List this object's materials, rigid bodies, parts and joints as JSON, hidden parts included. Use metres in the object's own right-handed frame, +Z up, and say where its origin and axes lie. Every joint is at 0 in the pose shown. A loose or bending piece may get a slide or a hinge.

_ _ _ _ _ _ _

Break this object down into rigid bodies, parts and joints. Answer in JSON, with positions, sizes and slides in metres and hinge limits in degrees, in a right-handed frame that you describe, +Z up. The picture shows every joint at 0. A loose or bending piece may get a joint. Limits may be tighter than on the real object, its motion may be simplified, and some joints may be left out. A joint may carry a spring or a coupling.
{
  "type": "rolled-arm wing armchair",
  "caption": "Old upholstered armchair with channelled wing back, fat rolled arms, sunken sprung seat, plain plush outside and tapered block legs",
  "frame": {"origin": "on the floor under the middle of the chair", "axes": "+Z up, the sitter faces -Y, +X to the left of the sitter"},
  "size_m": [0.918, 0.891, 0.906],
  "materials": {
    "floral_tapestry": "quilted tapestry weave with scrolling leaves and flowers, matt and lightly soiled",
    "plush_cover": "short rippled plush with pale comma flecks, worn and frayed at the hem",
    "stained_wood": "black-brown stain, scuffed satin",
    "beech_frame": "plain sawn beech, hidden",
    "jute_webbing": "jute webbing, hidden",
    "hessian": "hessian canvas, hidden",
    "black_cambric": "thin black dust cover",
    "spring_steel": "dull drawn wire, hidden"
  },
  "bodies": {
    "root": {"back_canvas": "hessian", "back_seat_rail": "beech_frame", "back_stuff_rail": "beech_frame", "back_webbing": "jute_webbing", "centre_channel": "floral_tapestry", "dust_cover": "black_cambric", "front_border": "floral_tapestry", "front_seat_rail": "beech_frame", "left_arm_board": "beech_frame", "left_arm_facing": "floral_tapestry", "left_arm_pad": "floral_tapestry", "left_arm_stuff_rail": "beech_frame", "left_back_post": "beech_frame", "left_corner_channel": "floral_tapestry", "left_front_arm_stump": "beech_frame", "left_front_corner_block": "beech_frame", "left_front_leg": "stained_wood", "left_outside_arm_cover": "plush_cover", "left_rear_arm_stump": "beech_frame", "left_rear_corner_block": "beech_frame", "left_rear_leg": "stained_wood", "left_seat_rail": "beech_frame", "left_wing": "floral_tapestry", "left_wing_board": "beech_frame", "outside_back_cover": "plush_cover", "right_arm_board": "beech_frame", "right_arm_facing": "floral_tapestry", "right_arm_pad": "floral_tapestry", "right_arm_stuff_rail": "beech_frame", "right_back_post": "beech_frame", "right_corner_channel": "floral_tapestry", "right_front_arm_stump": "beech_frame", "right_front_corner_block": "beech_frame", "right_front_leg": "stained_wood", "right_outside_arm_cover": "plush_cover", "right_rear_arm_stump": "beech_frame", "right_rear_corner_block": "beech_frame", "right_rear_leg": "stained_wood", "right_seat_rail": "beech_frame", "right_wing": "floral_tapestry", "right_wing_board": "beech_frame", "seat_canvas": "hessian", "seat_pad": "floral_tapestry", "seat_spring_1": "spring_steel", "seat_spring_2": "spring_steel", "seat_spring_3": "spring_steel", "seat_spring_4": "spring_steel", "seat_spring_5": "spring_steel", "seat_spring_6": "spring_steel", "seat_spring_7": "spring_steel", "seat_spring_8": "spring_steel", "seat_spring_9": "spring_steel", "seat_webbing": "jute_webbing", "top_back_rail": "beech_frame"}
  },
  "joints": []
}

_ _ _ _ _ _ _

◆ **What the task asks**
Copy every line that includes the string "axes" from the material above.

◆ **Task output**
List this object's materials, rigid bodies, parts and joints as JSON, hidden parts included. Use metres in the object's own right-handed frame, +Z up, and say where its origin and axes lie. Every joint is at 0 in the pose shown. A loose or bending piece may get a slide or a hinge.
  "frame": {"origin": "on the floor under the middle of the chair", "axes": "+Z up, the sitter faces -Y, +X to the left of the sitter"},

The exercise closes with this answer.